Step Four: Cover the Rear Opening the Right Way

With the loose glass mostly handled, your next priority is sealing the opening so weather, dust, and opportunists stay out until we arrive — typically as soon as a next-day appointment when one is available. The MKX cargo area is fully exposed once the rear glass is gone, and an Arizona dust storm or a Florida afternoon downpour can soak your interior in minutes.

Materials That Work

The most reliable temporary cover is a sheet of clear or opaque plastic — heavy-duty plastic sheeting, a contractor trash bag cut open and flattened, or even a clean shower-curtain liner in a pinch. Plastic blocks rain and wind while still letting you see roughly what is behind you if you must move the vehicle a short distance. Cut the sheet larger than the opening so you have margin to tape it down securely.

For adhesive, painter's tape is the safest first choice because it holds reasonably well and releases without pulling at your MKX's paint or the trim around the liftgate. If you need more holding strength against wind, you can layer painter's tape down first as a base and then run a stronger tape on top of that base layer, so the aggressive adhesive never touches the vehicle directly.

What to Avoid

Do not apply duct tape, packing tape, or any aggressive adhesive directly to the painted liftgate, the chrome or black trim, or the rubber seals. In Arizona heat especially, that adhesive bakes on and can lift clear coat or leave a gummy residue that is miserable to remove and may mar surfaces the new glass needs to seal against. Avoid taping over the defroster tabs or any exposed electrical connector. And skip cardboard as your only barrier — it sags, soaks through, and offers no real seal in wet weather, though it can serve as a temporary stiffener behind plastic if you have nothing better.

When you apply the cover, press the tape onto clean, dry surfaces; adhesive does not grip dust or moisture. Smooth the plastic so wind cannot get under a flapping edge at highway speed, and double-check the bottom edge, where water tends to pool and wick inside. A well-applied cover should stay put through a normal night and ordinary weather.

Step Five: Think Carefully Before Driving the MKX

It is tempting to just drive the car as normal until the appointment, but a missing rear window changes how the vehicle behaves and how safe it is. A short, necessary trip — moving the MKX home from a parking lot, or to a secure garage — is reasonable. Routine driving is not advisable, and here is why.

First, your rear visibility is compromised. Even with a plastic cover, you lose the clear, defrosted view you rely on, and the rear wiper and defroster grid are out of service. Second, cabin airflow with an open rear opening can pull dust, exhaust, and road debris into the interior, and at speed the pressure changes can make a taped cover billow or tear free. Third, any remaining loose pebbles can shift and bounce around the cargo area while you drive, scattering into places you already cleaned.

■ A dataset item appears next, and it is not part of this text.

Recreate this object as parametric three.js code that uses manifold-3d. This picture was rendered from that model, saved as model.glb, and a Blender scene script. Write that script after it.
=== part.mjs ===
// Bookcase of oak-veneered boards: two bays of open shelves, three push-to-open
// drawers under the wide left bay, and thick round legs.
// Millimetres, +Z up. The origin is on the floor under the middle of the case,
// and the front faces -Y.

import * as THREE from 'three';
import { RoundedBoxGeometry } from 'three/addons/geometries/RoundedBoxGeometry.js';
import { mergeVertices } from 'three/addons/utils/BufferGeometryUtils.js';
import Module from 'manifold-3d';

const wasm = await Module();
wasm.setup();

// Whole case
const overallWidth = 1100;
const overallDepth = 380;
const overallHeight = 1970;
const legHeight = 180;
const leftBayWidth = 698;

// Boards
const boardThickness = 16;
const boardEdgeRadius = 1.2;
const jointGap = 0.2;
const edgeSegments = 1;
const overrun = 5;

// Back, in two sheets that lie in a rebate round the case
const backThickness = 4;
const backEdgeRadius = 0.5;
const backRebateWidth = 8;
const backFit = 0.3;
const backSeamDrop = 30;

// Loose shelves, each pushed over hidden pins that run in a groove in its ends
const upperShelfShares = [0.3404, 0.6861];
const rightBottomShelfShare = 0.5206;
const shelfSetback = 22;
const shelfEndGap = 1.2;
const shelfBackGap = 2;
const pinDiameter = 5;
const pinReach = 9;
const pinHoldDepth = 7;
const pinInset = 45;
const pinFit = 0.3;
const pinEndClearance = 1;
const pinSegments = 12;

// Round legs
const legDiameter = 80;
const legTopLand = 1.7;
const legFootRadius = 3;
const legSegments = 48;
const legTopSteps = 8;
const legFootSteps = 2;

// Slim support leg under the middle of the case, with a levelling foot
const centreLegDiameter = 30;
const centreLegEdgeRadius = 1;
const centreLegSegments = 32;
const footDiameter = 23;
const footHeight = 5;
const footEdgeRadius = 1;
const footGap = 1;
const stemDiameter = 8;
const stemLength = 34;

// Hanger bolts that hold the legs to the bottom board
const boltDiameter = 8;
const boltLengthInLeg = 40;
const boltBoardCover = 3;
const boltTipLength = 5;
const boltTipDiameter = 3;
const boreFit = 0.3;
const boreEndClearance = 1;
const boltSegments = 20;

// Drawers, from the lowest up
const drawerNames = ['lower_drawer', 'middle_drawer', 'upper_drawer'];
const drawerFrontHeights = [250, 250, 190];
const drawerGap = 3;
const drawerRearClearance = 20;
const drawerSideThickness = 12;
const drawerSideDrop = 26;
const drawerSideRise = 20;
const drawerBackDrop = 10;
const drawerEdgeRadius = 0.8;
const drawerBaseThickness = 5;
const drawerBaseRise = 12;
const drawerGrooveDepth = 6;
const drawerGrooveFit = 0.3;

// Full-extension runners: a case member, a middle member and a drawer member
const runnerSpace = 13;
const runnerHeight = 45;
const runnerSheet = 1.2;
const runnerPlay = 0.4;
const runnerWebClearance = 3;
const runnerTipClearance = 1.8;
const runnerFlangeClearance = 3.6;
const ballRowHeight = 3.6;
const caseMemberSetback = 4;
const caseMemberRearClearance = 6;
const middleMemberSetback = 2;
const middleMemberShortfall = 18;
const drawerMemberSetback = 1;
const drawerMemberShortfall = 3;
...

There is also the security angle. An open or plastic-covered cargo area is an obvious invitation in a parking lot, so leaving valuables in the vehicle is a bad idea while you wait. Because we bring the replacement to you, the better plan is almost always to park the MKX somewhere safe and let the technician come to it, rather than driving around with a vulnerable, exposed opening.

If You Absolutely Must Move It

Keep the trip short and slow, take surface streets rather than the freeway, secure the plastic as tightly as possible, and remove anything loose from the cargo area first. Drive with the climate system set to recirculate to reduce how much dust and debris gets pulled inside. Then park it and wait for the appointment.

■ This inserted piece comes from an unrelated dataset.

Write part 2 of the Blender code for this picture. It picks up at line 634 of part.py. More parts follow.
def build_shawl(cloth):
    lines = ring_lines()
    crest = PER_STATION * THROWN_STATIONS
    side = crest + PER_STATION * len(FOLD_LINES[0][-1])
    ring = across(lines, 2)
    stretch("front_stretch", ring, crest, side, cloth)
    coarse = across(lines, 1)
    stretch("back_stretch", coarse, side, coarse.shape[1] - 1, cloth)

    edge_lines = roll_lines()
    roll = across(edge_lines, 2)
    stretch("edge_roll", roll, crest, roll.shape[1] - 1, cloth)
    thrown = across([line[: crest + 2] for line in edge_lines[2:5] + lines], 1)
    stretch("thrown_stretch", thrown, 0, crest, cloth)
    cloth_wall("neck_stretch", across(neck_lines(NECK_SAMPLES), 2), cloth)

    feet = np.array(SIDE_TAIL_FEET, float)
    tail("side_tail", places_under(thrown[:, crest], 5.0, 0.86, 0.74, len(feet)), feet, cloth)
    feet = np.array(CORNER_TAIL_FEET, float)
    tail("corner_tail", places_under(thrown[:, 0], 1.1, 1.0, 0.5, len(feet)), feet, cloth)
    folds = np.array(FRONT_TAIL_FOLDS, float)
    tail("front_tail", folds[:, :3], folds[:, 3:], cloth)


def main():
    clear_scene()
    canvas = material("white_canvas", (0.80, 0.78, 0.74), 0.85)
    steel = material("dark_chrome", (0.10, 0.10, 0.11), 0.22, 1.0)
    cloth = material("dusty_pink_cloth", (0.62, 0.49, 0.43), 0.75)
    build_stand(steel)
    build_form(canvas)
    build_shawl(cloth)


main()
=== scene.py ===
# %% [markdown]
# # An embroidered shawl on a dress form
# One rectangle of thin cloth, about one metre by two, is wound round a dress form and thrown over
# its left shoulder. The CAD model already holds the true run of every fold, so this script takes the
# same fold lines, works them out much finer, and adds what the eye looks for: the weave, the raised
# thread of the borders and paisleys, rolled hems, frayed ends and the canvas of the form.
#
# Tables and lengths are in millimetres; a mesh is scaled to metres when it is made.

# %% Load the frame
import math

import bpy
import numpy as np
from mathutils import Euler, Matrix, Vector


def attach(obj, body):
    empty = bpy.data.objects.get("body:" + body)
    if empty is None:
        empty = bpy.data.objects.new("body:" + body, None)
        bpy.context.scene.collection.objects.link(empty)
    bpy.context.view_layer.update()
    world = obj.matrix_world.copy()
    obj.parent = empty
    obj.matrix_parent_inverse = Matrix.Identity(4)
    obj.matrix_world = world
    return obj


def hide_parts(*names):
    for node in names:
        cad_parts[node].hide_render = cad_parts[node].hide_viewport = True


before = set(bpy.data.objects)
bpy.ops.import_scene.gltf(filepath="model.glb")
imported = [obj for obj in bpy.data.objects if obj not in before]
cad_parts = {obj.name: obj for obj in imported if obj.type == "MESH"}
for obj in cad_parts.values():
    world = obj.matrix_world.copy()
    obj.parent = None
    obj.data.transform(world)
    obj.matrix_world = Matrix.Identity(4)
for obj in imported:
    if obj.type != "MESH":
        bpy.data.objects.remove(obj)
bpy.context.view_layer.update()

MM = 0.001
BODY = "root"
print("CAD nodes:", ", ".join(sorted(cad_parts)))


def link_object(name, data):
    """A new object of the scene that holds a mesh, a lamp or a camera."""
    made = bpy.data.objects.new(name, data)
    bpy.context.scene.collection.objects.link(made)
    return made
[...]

What This Means for the MKX Specifically

The Lincoln MKX is a comfort-focused crossover, and its rear glass does more than keep weather out. It carries the defroster grid that clears fog and frost, supports rear-wiper function on the liftgate, and may integrate antenna elements depending on how your vehicle is equipped. Because these features are bonded into or routed through the glass and frame, a proper replacement is not just about dropping in a new pane — it is about restoring those functions and getting a clean, leak-free seal.

That is why your pre-arrival job is limited to stabilizing, not repairing. Trying to reattach glass, glue anything, or force a connector back into place can complicate the work and risk the very features you want restored. The technician will install OEM-quality glass, reconnect what belongs connected, verify the defroster and any electrical elements, and finish with a complete cleanup of the residual pebbles. The replacement itself is usually a quick job — often in the range of about 30 to 45 minutes — followed by roughly an hour of adhesive cure time so the bond sets safely before the vehicle is driven. Our workmanship is backed by a lifetime warranty.

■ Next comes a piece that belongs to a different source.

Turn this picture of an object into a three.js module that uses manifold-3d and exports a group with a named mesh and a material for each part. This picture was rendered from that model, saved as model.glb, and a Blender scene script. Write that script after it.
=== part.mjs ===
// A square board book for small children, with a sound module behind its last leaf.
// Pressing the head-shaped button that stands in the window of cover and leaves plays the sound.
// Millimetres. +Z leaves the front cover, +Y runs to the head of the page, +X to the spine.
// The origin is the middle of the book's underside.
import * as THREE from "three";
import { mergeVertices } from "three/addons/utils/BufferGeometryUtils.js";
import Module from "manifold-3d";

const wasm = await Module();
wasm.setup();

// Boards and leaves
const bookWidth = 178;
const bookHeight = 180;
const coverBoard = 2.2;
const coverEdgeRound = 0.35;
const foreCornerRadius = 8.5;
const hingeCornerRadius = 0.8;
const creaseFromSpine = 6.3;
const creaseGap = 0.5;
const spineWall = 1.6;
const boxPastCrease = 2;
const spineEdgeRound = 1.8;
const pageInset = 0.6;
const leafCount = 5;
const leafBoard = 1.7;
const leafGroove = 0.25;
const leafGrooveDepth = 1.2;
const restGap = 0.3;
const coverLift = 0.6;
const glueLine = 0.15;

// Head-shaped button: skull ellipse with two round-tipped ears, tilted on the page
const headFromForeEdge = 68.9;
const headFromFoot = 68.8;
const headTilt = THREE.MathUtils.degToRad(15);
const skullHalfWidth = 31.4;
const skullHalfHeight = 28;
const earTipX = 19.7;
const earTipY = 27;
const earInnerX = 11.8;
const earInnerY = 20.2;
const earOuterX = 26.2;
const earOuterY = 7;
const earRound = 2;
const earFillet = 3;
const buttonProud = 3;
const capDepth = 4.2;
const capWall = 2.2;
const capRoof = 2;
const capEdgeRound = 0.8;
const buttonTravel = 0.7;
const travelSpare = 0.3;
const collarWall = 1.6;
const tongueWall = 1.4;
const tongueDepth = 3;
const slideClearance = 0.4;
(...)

A Simple Checklist While You Wait

If you remember nothing else, hold onto this sequence: stay safe, document, contain the glass, cover the opening, and avoid unnecessary driving. Those five moves protect your MKX, your wallet, and the people who ride in it.

Keep your photos handy for the insurance side. Comprehensive coverage frequently applies to glass losses, and Bang AutoGlass works directly with your insurer to handle the glass-side paperwork and make the process easy. In Florida, many drivers can take advantage of the no-deductible windshield benefit, and we are glad to walk you through how your coverage fits.

What Happens When We Arrive

When our mobile technician reaches your location anywhere in Arizona or Florida, they will assess the opening and the frame, remove the temporary cover and any remaining glass, prep the bonding surfaces, and install your new rear glass with OEM-quality materials. They will confirm the defroster and electrical elements function, clean the interior thoroughly to clear the pebbles you could not reach, and explain the safe-drive-away timing before they leave. Next-day appointments are often available, so most owners are back to normal quickly.

A shattered rear window feels like a crisis in the moment, but it is a routine, very fixable problem. Handle the first hour calmly, follow the steps above, and let the mobile service come to you. Your MKX will be sealed up, cleaned out, and back to its quiet, comfortable self before long.